▸ **TASK**: Return verbatim the inclusive range of lines running from the line that contains "left, collar, collection)" to the line that contains "obj.data.transform(world)". Omit every other line.

▸ **INFORMATION PROVIDED**:
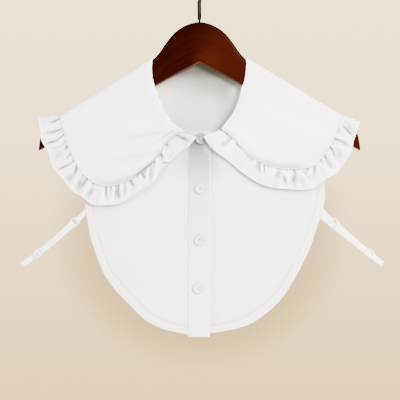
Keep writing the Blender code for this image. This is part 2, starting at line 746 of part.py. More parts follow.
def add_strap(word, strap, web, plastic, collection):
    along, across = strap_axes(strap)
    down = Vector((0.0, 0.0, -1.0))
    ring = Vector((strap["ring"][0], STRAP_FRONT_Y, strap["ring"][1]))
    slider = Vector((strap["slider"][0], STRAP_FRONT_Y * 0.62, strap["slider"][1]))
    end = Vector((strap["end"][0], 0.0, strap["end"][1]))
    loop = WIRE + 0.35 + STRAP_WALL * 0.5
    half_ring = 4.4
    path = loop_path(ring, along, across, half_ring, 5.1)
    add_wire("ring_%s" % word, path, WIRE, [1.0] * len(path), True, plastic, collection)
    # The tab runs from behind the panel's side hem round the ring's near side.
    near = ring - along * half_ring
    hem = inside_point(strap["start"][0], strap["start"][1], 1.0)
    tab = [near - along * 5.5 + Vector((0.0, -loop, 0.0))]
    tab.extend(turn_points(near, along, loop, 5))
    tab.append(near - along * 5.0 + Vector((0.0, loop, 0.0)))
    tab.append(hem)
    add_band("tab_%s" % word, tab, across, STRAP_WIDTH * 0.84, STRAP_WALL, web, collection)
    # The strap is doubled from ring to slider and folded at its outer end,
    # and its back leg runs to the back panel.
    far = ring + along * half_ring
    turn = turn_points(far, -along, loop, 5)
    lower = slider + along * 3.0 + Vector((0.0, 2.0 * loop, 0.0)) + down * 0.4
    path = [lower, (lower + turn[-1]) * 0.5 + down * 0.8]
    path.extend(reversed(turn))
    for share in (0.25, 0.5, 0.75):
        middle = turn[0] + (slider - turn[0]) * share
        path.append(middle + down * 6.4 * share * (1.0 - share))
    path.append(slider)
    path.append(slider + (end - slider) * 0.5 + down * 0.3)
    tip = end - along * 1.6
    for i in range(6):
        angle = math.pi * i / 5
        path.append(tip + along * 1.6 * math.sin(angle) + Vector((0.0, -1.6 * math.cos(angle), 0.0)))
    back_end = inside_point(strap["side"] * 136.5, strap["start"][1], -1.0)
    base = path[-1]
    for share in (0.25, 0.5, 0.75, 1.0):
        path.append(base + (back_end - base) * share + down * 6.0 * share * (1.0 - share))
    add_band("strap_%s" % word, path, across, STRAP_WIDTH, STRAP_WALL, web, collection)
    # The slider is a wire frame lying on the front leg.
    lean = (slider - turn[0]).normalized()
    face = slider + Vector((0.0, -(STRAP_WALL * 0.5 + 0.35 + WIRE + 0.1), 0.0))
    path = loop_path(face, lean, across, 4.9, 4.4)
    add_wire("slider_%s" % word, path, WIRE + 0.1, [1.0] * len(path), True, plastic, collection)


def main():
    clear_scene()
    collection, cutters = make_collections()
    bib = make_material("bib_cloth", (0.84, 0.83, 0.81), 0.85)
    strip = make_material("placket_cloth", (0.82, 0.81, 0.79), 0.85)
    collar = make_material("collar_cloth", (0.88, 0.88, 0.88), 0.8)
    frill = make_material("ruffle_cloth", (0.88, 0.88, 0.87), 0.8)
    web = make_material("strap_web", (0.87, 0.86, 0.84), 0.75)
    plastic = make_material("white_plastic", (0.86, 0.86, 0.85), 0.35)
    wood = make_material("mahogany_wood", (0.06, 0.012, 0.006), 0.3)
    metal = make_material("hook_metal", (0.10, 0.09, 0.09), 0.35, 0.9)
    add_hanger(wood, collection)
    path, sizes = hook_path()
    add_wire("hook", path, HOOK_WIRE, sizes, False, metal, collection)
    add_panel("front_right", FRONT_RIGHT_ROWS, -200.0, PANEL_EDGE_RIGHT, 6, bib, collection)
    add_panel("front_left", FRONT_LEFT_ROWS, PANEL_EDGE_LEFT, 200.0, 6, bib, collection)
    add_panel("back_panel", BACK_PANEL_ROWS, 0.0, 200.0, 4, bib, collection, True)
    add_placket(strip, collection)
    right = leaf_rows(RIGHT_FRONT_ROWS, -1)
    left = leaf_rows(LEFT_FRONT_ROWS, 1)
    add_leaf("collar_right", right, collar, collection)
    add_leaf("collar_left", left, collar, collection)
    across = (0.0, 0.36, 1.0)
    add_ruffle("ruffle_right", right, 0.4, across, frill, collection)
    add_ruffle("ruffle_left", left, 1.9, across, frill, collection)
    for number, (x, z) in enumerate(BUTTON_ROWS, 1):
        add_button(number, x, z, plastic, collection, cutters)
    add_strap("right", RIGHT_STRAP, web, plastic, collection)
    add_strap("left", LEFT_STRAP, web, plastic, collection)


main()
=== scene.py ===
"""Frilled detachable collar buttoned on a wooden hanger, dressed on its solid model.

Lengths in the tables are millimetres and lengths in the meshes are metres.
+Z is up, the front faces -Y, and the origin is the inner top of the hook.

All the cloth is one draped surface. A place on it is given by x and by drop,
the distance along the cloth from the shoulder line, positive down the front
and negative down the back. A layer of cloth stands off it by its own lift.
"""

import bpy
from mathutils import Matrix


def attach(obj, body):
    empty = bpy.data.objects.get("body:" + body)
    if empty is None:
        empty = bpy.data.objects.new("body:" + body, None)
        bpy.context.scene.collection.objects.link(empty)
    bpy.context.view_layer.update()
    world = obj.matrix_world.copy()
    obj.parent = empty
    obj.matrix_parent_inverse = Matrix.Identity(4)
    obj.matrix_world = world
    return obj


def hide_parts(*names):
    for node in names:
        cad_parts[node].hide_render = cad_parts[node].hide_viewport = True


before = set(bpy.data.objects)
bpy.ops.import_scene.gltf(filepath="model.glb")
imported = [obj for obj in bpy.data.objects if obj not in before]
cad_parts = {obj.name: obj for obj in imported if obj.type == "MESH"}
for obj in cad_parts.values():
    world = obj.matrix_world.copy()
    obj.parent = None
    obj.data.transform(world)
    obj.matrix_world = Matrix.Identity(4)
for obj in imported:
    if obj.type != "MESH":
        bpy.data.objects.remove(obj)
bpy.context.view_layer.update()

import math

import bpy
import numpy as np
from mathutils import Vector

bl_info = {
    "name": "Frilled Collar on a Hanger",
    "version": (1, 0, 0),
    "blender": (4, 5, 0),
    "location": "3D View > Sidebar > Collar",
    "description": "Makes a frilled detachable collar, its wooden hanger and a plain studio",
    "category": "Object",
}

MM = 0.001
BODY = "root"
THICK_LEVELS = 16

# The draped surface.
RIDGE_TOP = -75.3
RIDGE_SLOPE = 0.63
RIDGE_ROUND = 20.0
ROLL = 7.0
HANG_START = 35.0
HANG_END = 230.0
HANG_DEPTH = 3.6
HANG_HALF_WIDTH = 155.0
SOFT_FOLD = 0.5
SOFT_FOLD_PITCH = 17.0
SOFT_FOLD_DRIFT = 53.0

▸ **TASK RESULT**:
    add_leaf("collar_left", left, collar, collection)
    across = (0.0, 0.36, 1.0)
    add_ruffle("ruffle_right", right, 0.4, across, frill, collection)
    add_ruffle("ruffle_left", left, 1.9, across, frill, collection)
    for number, (x, z) in enumerate(BUTTON_ROWS, 1):
        add_button(number, x, z, plastic, collection, cutters)
    add_strap("right", RIGHT_STRAP, web, plastic, collection)
    add_strap("left", LEFT_STRAP, web, plastic, collection)


main()
=== scene.py ===
"""Frilled detachable collar buttoned on a wooden hanger, dressed on its solid model.

Lengths in the tables are millimetres and lengths in the meshes are metres.
+Z is up, the front faces -Y, and the origin is the inner top of the hook.

All the cloth is one draped surface. A place on it is given by x and by drop,
the distance along the cloth from the shoulder line, positive down the front
and negative down the back. A layer of cloth stands off it by its own lift.
"""

import bpy
from mathutils import Matrix


def attach(obj, body):
    empty = bpy.data.objects.get("body:" + body)
    if empty is None:
        empty = bpy.data.objects.new("body:" + body, None)
        bpy.context.scene.collection.objects.link(empty)
    bpy.context.view_layer.update()
    world = obj.matrix_world.copy()
    obj.parent = empty
    obj.matrix_parent_inverse = Matrix.Identity(4)
    obj.matrix_world = world
    return obj


def hide_parts(*names):
    for node in names:
        cad_parts[node].hide_render = cad_parts[node].hide_viewport = True


before = set(bpy.data.objects)
bpy.ops.import_scene.gltf(filepath="model.glb")
imported = [obj for obj in bpy.data.objects if obj not in before]
cad_parts = {obj.name: obj for obj in imported if obj.type == "MESH"}
for obj in cad_parts.values():
    world = obj.matrix_world.copy()
    obj.parent = None
    obj.data.transform(world)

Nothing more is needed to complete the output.